In scena al Teatro Ar.Ma di Roma il “noir psicologico a tinte comiche” scritto da Daniele Falleri con Ivan Giambirtone nei panni del protagonista
di j.l.d.
ROMA – Un lettino retrattile che diventa poltrona per seduta psicanalitica, tavolo da obitorio, divano da soggiorno, una colonnina che diventa lastra tombale o asse portante per una palla di vetro da pesce rosso, un mobiletto di legno con un telefono decisamente vintage. E poi, una sedia per analista, un palcoscenico cubico, totalmente rivestito di telo nero a trasmettere una messa in scena che infonde sensazioni inquietanti, claustrofobiche, grottesche.
Con questo tipo di scenografia, ottimamente ricreata dall’ottima regia di Daria Veronese, si snodano le sette scene come fossero sette quadri, del testo che Daniele Falleri ripropone a vent’ anni dalla sua prima uscita con protagonista questa volta Ivan Giambirtone.
Autore di testi pluripremiati come Raptus, il Marito di mio figlio, Sacre famiglie, Daniele Falleri qui continua a mostrare, senza produrre tesi universali, che la famiglia tradizionale non esiste più, in modo del tutto naturale si è estinta. Se si ragiona in termini antropologici la famiglia non è una scelta, è una sovrastruttura come diceva Cocteau dove l’affetto, il rispetto, sono possibilità, non certezza.
Oggi poi ci troviamo di fronte ad un tipo di società che dietro la maschera della tolleranza universale, della scelta del gender, della discussione maschio-femmina, nasconde il volto più veritiero dell’indifferenza, della solitudine, dell’emarginazione, tanto da annullare ogni senso di appartenenza e identità individuale. Proprio da questo spunto, la perdita e la ricerca di un’identità soffocata, annullata, a volte da sé stessi, a volte dall’ambiente circostante nasce questa pièce.
La trama
La storia, se dovessimo seguire il plot narrativo, risulterebbe piattamente drammatica e probabilmente tediosa ma il grande pregio dell’autore e della regista è aver trovato la chiave giusta per coinvolgere lo spettatore teatrale, di solito molto attento, in una narrazione che varia dal grottesco, al surreale, al tragicomico.
Sillo, il protagonista mattatore della vicenda interpretato magistralmente da Ivan Giambirtone, è un dandy contemporaneo di mezza età, che veste con giacche e pantaloni dai colori forti, ed è proprio da lui che viene preso il titolo del testo. Sillo è sulle spine.

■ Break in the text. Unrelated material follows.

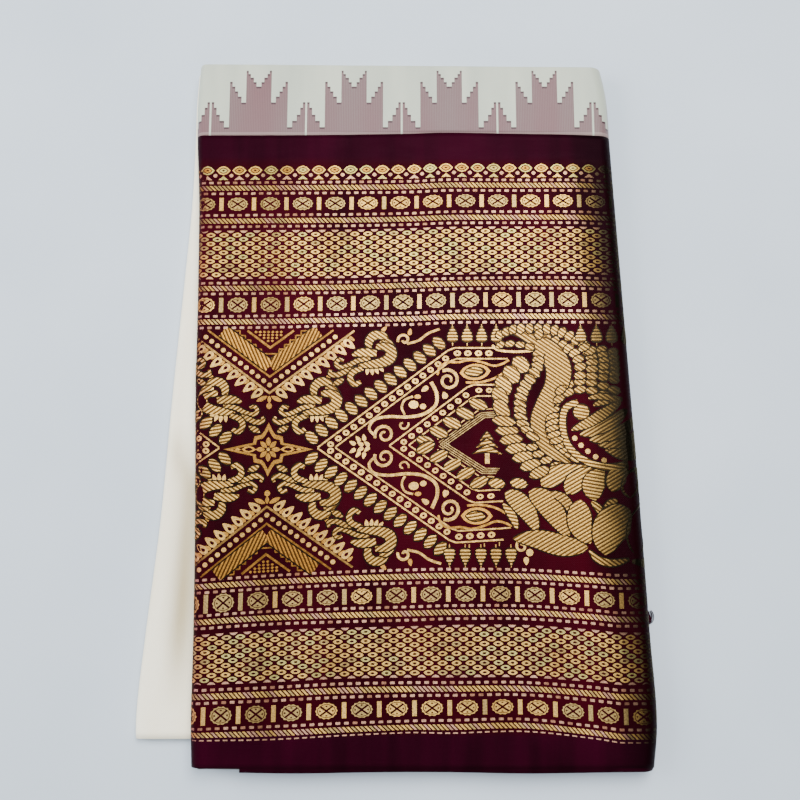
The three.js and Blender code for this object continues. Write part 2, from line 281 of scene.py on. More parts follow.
def addNode(tree, kind, inputs=None, **settings):
    node = tree.nodes.new("ShaderNode" + kind)
    for name, value in settings.items():
        setattr(node, name, value)
    setInputs(tree, node, inputs or {})
    return node


def mathNode(tree, operation, *values):
    return addNode(tree, "Math", dict(enumerate(values)), operation=operation).outputs[0]


def mixColour(tree, factor, a, b, blend="MIX"):
    node = addNode(tree, "Mix", {"Factor": factor, "A": a, "B": b}, data_type="RGBA", blend_type=blend)
    return node.outputs["Result"]


def mapRange(tree, value, source, target, **settings):
    inputs = {"Value": value, "From Min": source[0], "From Max": source[1]}
    inputs.update({"To Min": target[0], "To Max": target[1]})
    return addNode(tree, "MapRange", inputs, **settings).outputs["Result"]


def partsOf(tree, vector):
    return addNode(tree, "SeparateXYZ", {0: vector}).outputs


def streaks(tree, vector, scale, low, high, detail=2.0):
    # soft uneven bands, stretched by the scale along each direction
    stretched = addNode(tree, "Mapping", {"Vector": vector, "Scale": scale}).outputs["Vector"]
    noise = addNode(tree, "TexNoise", {"Vector": stretched, "Scale": 1.0, "Detail": detail})
    return mapRange(tree, noise.outputs["Fac"], (0.3, 0.7), (low, high))


def newMaterial(name):
    material = bpy.data.materials.new(name)
    material.use_nodes = True
    tree = material.node_tree
    return material, tree, tree.nodes["Principled BSDF"]


def linear(red, green, blue):
    def channel(c):
        return ((c / 255 + 0.055) / 1.055) ** 2.4 if c > 10 else c / 255 / 12.92

    return channel(red), channel(green), channel(blue), 1


# ---- camera, floor and light ----
view = {"place": (0.0017, -0.0996, 0.73704), "tilt": 7.757, "lens": 38.25}
bpy.ops.object.select_all(action="DESELECT")
bpy.ops.object.camera_add(location=view["place"], rotation=(math.radians(view["tilt"]), 0, 0))
camera = bpy.context.object
camera.data.lens = view["lens"]
camera.data.sensor_width = 36
camera.data.clip_start = 0.01
bpy.context.scene.camera = camera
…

Non sa veramente il motivo di questa sua ansia, ricerca futili giustificazioni, va dall’analista senza successo, ma non trova, o non vuole trovare, la causa di questa sua totale insoddisfazione esistenziale. E’ stato viziato ma è anche frustrato, sin da piccolo da genitori molto oppressivo. Fa l’attore ma senza successo, va da un analista che non parla mai, l’ottimo Alessandro Solomino, spalla muta del protagonista, ha un rapporto decisamente particolare con il fratello minore, odia sua cognata, e ad un certo punto della sua vita decide di compiere una scelta decisamente drastica nei confronti della propria famiglia con sviluppi del tutto imprevedibili.

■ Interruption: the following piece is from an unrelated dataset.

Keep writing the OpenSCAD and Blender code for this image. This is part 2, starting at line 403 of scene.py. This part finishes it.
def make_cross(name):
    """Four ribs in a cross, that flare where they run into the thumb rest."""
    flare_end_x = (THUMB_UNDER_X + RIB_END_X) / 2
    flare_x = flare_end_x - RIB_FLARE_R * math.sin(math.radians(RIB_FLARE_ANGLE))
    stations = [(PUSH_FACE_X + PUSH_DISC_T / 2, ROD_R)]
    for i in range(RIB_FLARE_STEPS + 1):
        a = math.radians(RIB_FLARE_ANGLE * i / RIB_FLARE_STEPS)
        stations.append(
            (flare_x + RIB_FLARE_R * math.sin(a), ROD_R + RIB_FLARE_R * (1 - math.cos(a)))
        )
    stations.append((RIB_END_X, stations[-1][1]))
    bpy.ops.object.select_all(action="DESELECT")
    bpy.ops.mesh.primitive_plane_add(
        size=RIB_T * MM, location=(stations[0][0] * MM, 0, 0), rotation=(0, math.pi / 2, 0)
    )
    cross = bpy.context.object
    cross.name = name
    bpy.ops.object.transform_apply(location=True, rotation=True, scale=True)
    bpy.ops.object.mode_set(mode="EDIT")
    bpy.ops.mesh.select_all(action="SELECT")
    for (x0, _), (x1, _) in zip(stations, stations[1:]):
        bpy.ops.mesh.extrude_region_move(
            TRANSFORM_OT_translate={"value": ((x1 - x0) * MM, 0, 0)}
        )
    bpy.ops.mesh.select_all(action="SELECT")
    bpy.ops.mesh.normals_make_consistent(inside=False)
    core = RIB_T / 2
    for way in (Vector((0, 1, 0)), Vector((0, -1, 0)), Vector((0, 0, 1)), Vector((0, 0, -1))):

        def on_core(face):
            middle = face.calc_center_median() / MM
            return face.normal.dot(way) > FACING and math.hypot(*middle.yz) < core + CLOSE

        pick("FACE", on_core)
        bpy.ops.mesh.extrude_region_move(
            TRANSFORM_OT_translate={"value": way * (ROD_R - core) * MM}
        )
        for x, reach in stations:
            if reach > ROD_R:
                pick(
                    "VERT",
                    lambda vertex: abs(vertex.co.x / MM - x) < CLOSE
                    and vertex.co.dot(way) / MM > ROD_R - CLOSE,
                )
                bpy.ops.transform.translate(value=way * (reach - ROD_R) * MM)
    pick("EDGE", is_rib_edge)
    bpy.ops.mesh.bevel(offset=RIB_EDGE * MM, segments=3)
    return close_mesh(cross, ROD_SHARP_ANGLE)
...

Sillo come detto, è sempre in scena e ogni volta appare sotto un’illuminazione differente, dai toni freddi del cimitero, dell’obitorio, ai toni caldi della penombra casalinga dove studia i suoi diabolici progetti, in una prospettiva enfatizzata, da suscitare un forte contrasto comico tra la serietà della vicenda e la forma in cui viene narrata, ma sarebbe proprio il caso di dire recitata, dal monologo del protagonista. E’ una persona sola perché non ha una sua identità, un personaggio al limite del pirandelliano, parla ad un’analista che probabilmente lo ascolta meno del suo pesce rosso Paquinito.
Non si può quindi relazionare con gli altri in quanto attore più fuori che dentro le scene, sempre sopra le righe, passa dall’anoressia alla bulimia, dall’euforia alla depressione con eccessiva facilità.
Il suo carattere è inacidito da situazioni che esistono solo nella sua mente ormai malata. Personaggio ambiguo, duale quindi, che non ha una via d’uscita se non la distruzione per sé e per gli altri.
Stretto tra l’essere e il dover essere in un mondo che etichetta tutto in modo rapido e superficiale, sceglie di annullarsi e di ricominciare una nuova vita attraverso una nuova identità, quella della persona che forse ama e che lui ha sempre desiderato essere.
La pièce è ironica, divertente e strappa applausi, ma getta più di un’ombra sulla società attuale. Il protagonista, nella sua lucida follia, risulta metafora di un mondo pieno di identità costruite, profili fake, per usare terminologie da social, dietro le quali, dietro il velo dell’ipocrisia, non resta che il nulla.